The first decision you will have to make when shopping for mortgages is whether you will use an interest only mortgage or repayment mortgage. These two types of mortgages basically make up the overall mortgage market and mortgages are further sub-divided between these two categories.
In an interest only mortgage, your monthly mortgage payments basically cover the interest of your loan. At the end of the term of your mortgage, normally 25 years, you will be left to repay the principal amount of your mortgage to the lender. On the other hand, with repayment mortgages, your monthly mortgage payments will cover both the interest and principal payments of your mortgage. At the end of the term of your mortgage, you will have repaid the loan in its entirety and you will be the outright owner of your home.
Repayment mortgages are simple and straightforward and that is what makes them attractive to borrowers. There is no need to make additional monthly investments to cover the balloon payment of the principal at the end of the term, like with an interest only mortgage.

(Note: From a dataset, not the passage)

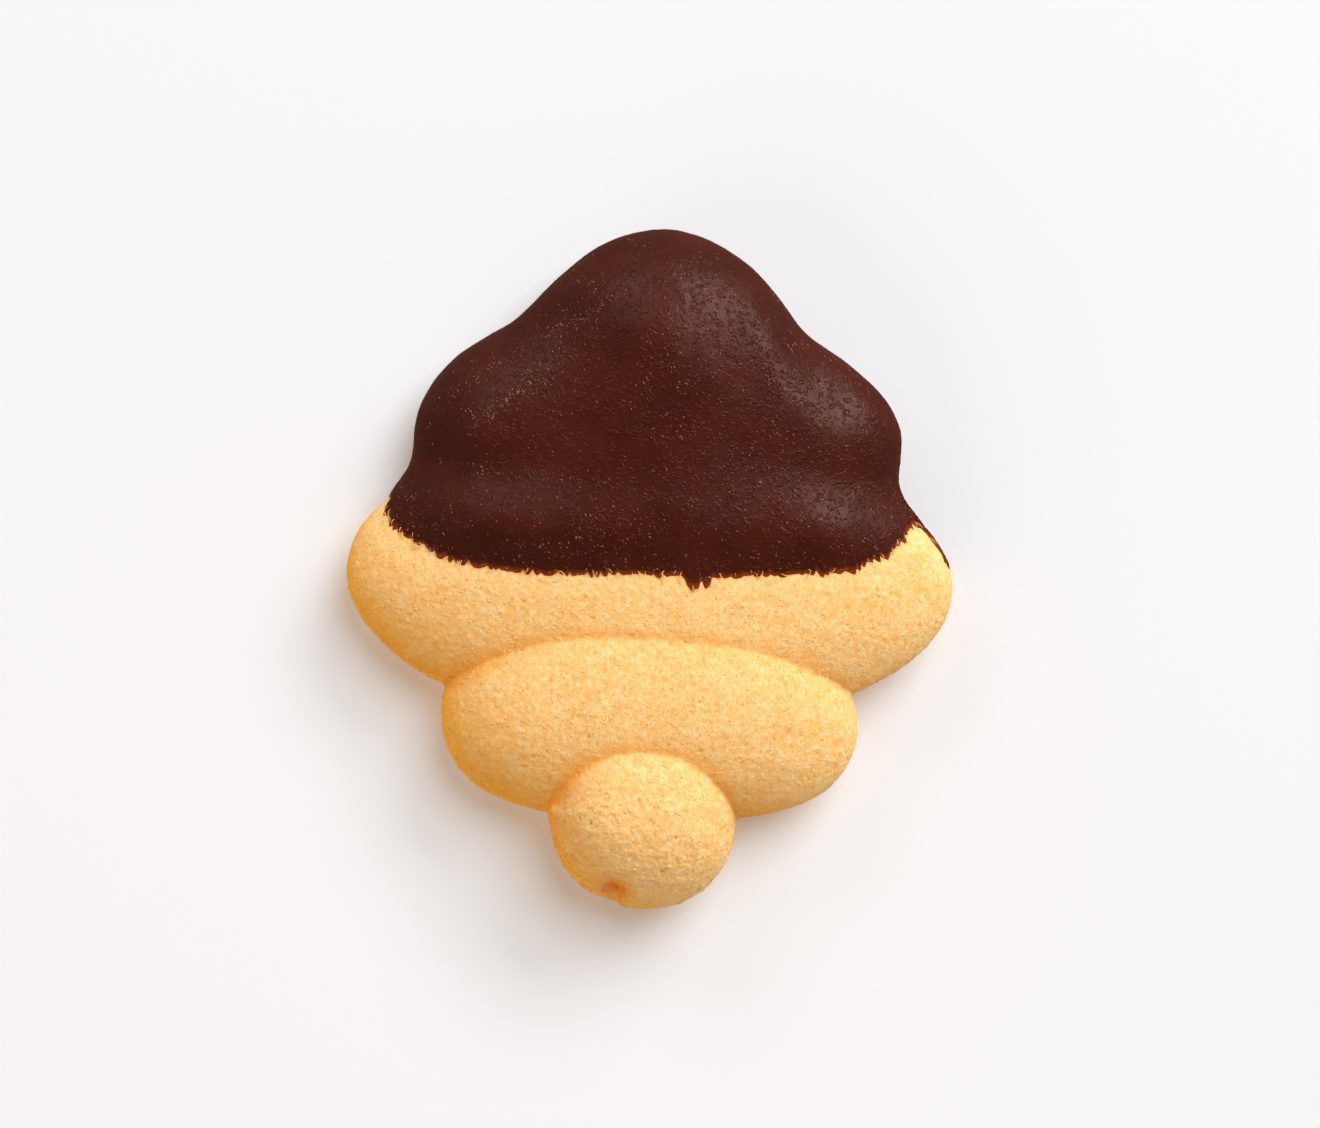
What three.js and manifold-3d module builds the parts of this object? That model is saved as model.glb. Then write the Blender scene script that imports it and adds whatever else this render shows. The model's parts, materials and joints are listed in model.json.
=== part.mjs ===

Another advantage is that in most repayment mortgages, the initial monthly payments are low and thus are very popular with first time homebuyers. Although in most cases no other repayment vehicle is required by the lender for a borrower taking out a repayment mortgage, many lenders will require life insurance to cover the entire amount of the loan, in the case of the death of the borrower. This is standard practice among mortgage lenders.
The only drawback to the repayment mortgage is that potentially every spare bit of money you have will be tied up in your mortgage and go towards repaying your mortgage. You are thus not able to tap the stock market or other investment opportunities to make your money grow for you. However, repayment mortgages are regarded as a safe option and appeal to the more cautious borrower.